Gukesh-Keymer played the Najdorf Sicilian, and was among the most exciting games of the round. It featured several sacrifices and a long tactical sequence full of zwischenzugs (in-between moves). The game heated up after the pawn sacrifice 17.b4!, and the fireworks ended with White sacrificing the exchange for several pawns.

Black had enough play against the white king to hold equality. After returning the exchange, the players entered a rook endgame and shook hands with a draw after White’s 40th move. 

It is a stable result for Gukesh, who’s half a point behind the tournament leader, and a mixed one for Keymer, who held a difficult game but remains in last place.

This is our Game of the Day, annotated by GM Rafael Leitao

Gukesh and Keymer with a grandmaster audience. Photo: Lennart Ootes / WR Chess Masters.

“He plays every opening one can imagine,” said Nepomniachtchi about preparing before the game for So. However, he also added that the Catalan was hardly a surprise as he remembered losing a game last year (at Superbet Romania 2022) in this same opening.

While Nepomniachtchi went for a sharper line with a trendy pawn sacrifice in the aforementioned game, he chose a solid approach in this one. 

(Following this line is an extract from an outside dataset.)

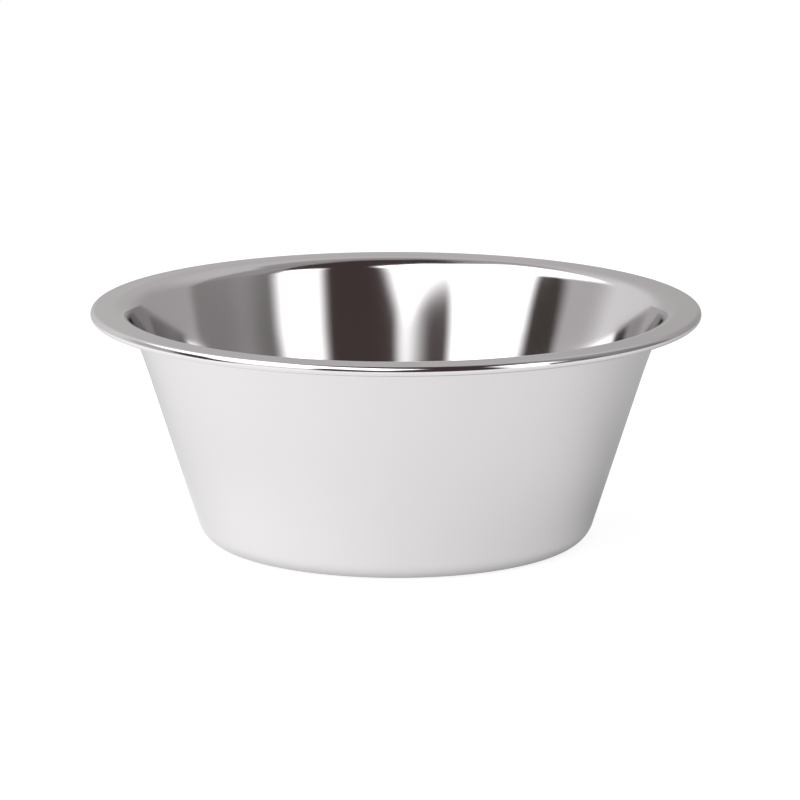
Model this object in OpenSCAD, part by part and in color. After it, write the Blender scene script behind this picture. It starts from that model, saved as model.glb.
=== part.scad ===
// Steel feeding bowl, pressed from one round blank of stainless sheet.
// The section follows the middle of the sheet from the axis outwards: a raised
// panel, a flat foot ring, the heel, the leaning wall that flares a little near its
// top, the mouth bend, the brim and the edge rolled under it. The sheet keeps one
// thickness throughout.
// The origin is on the table at the middle of the foot ring, with +Z up.

/* [Bowl] */
// Outside diameter over the rolled edge
rim_d = 220; // [170:1:320]
// Height from the table to the crest of the brim
bowl_h = 85.5; // [60:0.1:115]
// Thickness of the sheet
sheet_t = 0.6; // [0.4:0.05:0.9]

/* [Wall] */
// Angle by which the wall leans outwards from upright
wall_lean = 17.7; // [8:0.1:26]
// Further angle by which the wall flares out below the mouth bend
flare_turn = 4.3; // [1:0.1:6]
// Radius of that flare, at the middle of the sheet
flare_r = 300; // [150:5:400]
// Outside radius of the heel, where the wall turns into the base
heel_r = 9.9; // [5:0.1:16]

/* [Brim] */
// Width of the brim, from the outside of the rolled edge to where it would meet the straight wall
brim_w = 13.7; // [10:0.1:24]
// Angle by which the brim falls towards its edge
brim_fall = 2; // [0:0.5:14]
// Radius of the mouth bend on the food side
mouth_r = 6.8; // [4:0.1:12]
// Outside diameter of the rolled edge
roll_d = 3.6; // [2.8:0.1:5]
// Angle through which the edge is rolled under
roll_turn = 290; // [220:5:295]

/* [Base] */
// Width of the flat foot ring
foot_w = 7.5; // [4:0.5:14]
// Height of the raised panel inside the foot ring
panel_rise = 1.2; // [0.6:0.1:2.4]
// Slope of the step up to the panel
panel_slope = 18; // [12:1:30]
// Radius of the two bends in that step, at the middle of the sheet
panel_bend_r = 3; // [1.5:0.1:5]

/* [Smoothness] */
// Largest gap between a bend of the section and the flats that stand for it
bend_gap = 0.01; // [0.005:0.001:0.03]
// Number of sides of a full turn when previewed
turn_sides = 180; // [60:12:360]

/* [Hidden] */

// Half the sheet, from its middle to either face
half_t = sheet_t / 2;

// Radii of the bends at the middle of the sheet
heel_mid_r = heel_r - half_t;
mouth_mid_r = mouth_r - half_t;
roll_mid_r = roll_d / 2 - half_t;

// Headings of the straight stretches, from level and outwards
level = 0;
wall_heading = 90 - wall_lean;
flared_heading = wall_heading - flare_turn;
brim_heading = -brim_fall;
step_heading = -panel_slope;

// Where the straight stretches would meet, at the middle of the sheet
function tangent_length(radius, turn) = radius * tan(abs(turn) / 2);

// The same for a corner that is rounded by two arcs, on the side of the first of them
function joined_length(first_r, first_turn, second_r, second_turn) =
    let(turn = first_turn + second_turn)
    (second_r - first_r * cos(turn) + (first_r - second_r) * cos(second_turn)) / sin(turn);

mouth_turn = flared_heading - brim_heading;
flare_length = joined_length(flare_r, flare_turn, mouth_mid_r, mouth_turn);
mouth_length = joined_length(mouth_mid_r, mouth_turn, flare_r, flare_turn);
mouth_corner = [
    rim_d / 2 - brim_w,
    bowl_h - mouth_r + mouth_mid_r * cos(brim_fall) + mouth_length * sin(brim_fall)
];

heel_corner = [
    mouth_corner.x - (mouth_corner.y - half_t) * tan(wall_lean),
    half_t
];
foot_outer_r = heel_corner.x - tangent_length(heel_mid_r, wall_heading);

step_tangent = tangent_length(panel_bend_r, panel_slope);
step_foot_corner = [foot_outer_r - foot_w - step_tangent, half_t];
step_panel_corner = step_foot_corner + [-panel_rise / tan(panel_slope), panel_rise];

// The roll starts where the brim's line touches its circle
roll_start = let(r = rim_d / 2 - roll_d / 2 + roll_mid_r * sin(brim_fall))
    [r, mouth_corner.y - (r - mouth_corner.x) * tan(brim_fall)];

// Unit vector to the left of a heading, which is the food side of the sheet
function left_of(heading) = [-sin(heading), cos(heading)];
function ahead(heading) = [cos(heading), sin(heading)];

// Points along an arc, each with the heading there: [[r, z], heading]
function arc(start, from, turn, radius) =
    let(
        side = sign(turn),
        centre = start + side * radius * left_of(from),
        step = 2 * acos(1 - bend_gap / (radius + half_t)),
        steps = ceil(abs(turn) / step)
    )
    [for (i = [0 : steps])
        let(heading = from + turn * i / steps)
        [centre - side * radius * left_of(heading), heading]];

// The arc that rounds a corner between two headings
function bend(corner, from, to, radius) =
    arc(corner - tangent_length(radius, to - from) * ahead(from), from, to - from, radius);

// The flare and the mouth bend, which share one point
flare = arc(mouth_corner - flare_length * ahead(wall_heading), wall_heading, -flare_turn, flare_r);
flare_end = flare[len(flare) - 1];
mouth = arc(flare_end[0], flared_heading, -mouth_turn, mouth_mid_r);

// The middle of the sheet, from the axis to the end of the roll
sheet_line = concat(
    [[[0, step_panel_corner.y], level]],
    bend(step_panel_corner, level, step_heading, panel_bend_r),
    bend(step_foot_corner, step_heading, level, panel_bend_r),
    bend(heel_corner, level, wall_heading, heel_mid_r),
    flare,
    [for (i = [1 : len(mouth) - 1]) mouth[i]],
    arc(roll_start, brim_heading, -roll_turn, roll_mid_r)
);

// One face of the sheet, a distance to the left of its middle
function face(offset) = [for (p = sheet_line) p[0] + offset * left_of(p[1])];

function reversed(points) = [for (i = [len(points) - 1 : -1 : 0]) points[i]];

module bowl() {
    color("silver")
        rotate_extrude($fn = turn_sides)
            polygon(concat(face(-half_t), reversed(face(half_t))));
}

bowl();
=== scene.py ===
# %% [markdown]
# # A stainless steel dog bowl
# The real bowl is one round disc of stainless sheet, pressed into a dish and rolled under at its
# edge. Its inside is polished to a mirror, its outside is only buffed. Everything here is in metres
# and in the frame of the solid model, so the bowl stands on the origin with +Z up, and the
# photographer stands towards -Y.

# %% Load the solid model
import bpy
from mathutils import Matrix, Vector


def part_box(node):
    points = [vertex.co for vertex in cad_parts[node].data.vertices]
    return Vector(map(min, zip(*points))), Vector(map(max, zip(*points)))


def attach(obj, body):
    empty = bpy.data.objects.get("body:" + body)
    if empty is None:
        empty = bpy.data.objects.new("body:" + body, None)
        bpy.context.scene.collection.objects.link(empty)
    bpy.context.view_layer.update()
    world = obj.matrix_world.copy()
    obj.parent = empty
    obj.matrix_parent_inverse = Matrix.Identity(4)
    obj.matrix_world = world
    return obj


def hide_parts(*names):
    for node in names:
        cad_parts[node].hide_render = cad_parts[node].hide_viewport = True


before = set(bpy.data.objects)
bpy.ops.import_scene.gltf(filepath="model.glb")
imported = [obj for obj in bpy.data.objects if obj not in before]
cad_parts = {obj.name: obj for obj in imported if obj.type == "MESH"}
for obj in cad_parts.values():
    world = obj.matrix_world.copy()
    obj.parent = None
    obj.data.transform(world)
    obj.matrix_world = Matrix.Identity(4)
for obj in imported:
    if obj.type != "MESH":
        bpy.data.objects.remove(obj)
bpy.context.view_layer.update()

# %% [markdown]
# ## Colours
# Colours are written as a designer reads them, in sRGB hex. Blender computes in linear light, so
# one function turns a hex value into the linear numbers that a shader's socket takes.

# %% Hex to linear
def linear(hex_colour, strength=1.0):
    """Linear RGBA of an sRGB hex colour, such as "#DBD8D8"."""
    shares = [int(hex_colour[i:i + 2], 16) / 255 for i in (1, 3, 5)]
    rgb = [s / 12.92 if s <= 0.04045 else ((s + 0.055) / 1.055) ** 2.4 for s in shares]
    return [c * strength for c in rgb] + [1.0]


print("mid grey #808080 is", round(linear("#808080")[0], 3), "in linear light")

# %% [markdown]
# ## One helper for every node
# A node needs its type, its settings and something in its sockets. A socket takes either a plain
# value or the output of another node, so one function can add any of them.

# %% Add a node
import bpy


def add(tree, kind, sockets=None, **settings):
    """Adds a node and returns it. Sockets are given by name or number."""
    made = tree.nodes.new("ShaderNode" + kind)
    for setting, value in settings.items():
        setattr(made, setting, value)
    for socket, value in (sockets or {}).items():
        if isinstance(value, bpy.types.NodeSocket):
            tree.links.new(value, made.inputs[socket])
        else:
            made.inputs[socket].default_value = value
    return made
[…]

The clash of two of the world’s top 10. Photo: Lennart Ootes / WR Chess Masters.

The world number two, who has a world championship to play in under two months, has drawn his first four games in this event. He expressed disappointment amid interspersed jokes in his interview: “If we take away the first round, I had every opportunity to win, but I blew it.”  

Giri played the London System against Esipenko, but with a very specific idea in mind: to grab a pawn with 4.dxc5 and hold onto it. They reached a fascinating position that he described as being some kind of reversed Catalan Opening, although he added the dark-squared bishop doesn’t really reach the f4-square in that opening (or f5-square, with colors reversed). Normally, it would go to b2 (or b7, for Black). 

The strategy worked. By move 13, Esipenko had 48 minutes remaining, while a well-prepared Giri had more than double that (an hour and 52 minutes).

Giri waits for his opponent’s move. Photo: Lennart Ootes / WR Chess Masters.

White’s error came on move 18, after which the correct plan of Rd3-d1-c1 was no longer possible. The fear of counterplay, as well as a miscalculation, prompted the second error, 21.b5, after which the position was equal. 

Both players remain in the middle of the pack on two points after this round.

Abdusattorov-Praggnanandhaa was the last game to end. The Uzbek GM played the Alapin Sicilian with White, an opening seen more often in rapid and blitz than in classical games. A Benko Gambit in the first round, Nimzo-Indian in the second, and Sicilian Dragon in the third—he has shown quite the array of opening variety in this event with both colors.

White won the bishop pair but was left with an isolated pawn in exchange. These factors balanced each other out until the players traded into a rook endgame, which was drawn.

Abdusattorov vs. Praggnanandhaa, a clash of youth. Lennart Ootes / WR Chess Masters.

A solid result to “stop the bleeding” for Abdusattorov, who lost yesterday but remains in the top half of the scoreboard, and a humbling one for Praggnanandhaa, who won his last round but remains second to last.

After the game, the now world number-17 said of his opponent: “I’ve also played him in Wijk aan Zee. In that game also nothing much happened, just it was a draw… He’s very strong player, so yeah, I wouldn’t be surprised if we played against each other more often.”


All Games – Round 4

Standings – Round 4

The WR Chess Masters 2023 takes place February 15-26, 2023, at the Hyatt Regency Dusseldorf in Germany. The format is a round-robin with 10 players. The time control is 120 minutes for the first 40 moves followed by 60 minutes for the next 20 moves and 15 minutes for the rest of the game plus a 30-second increment per move starting with move 61. The prize fund is 130,000 Euros.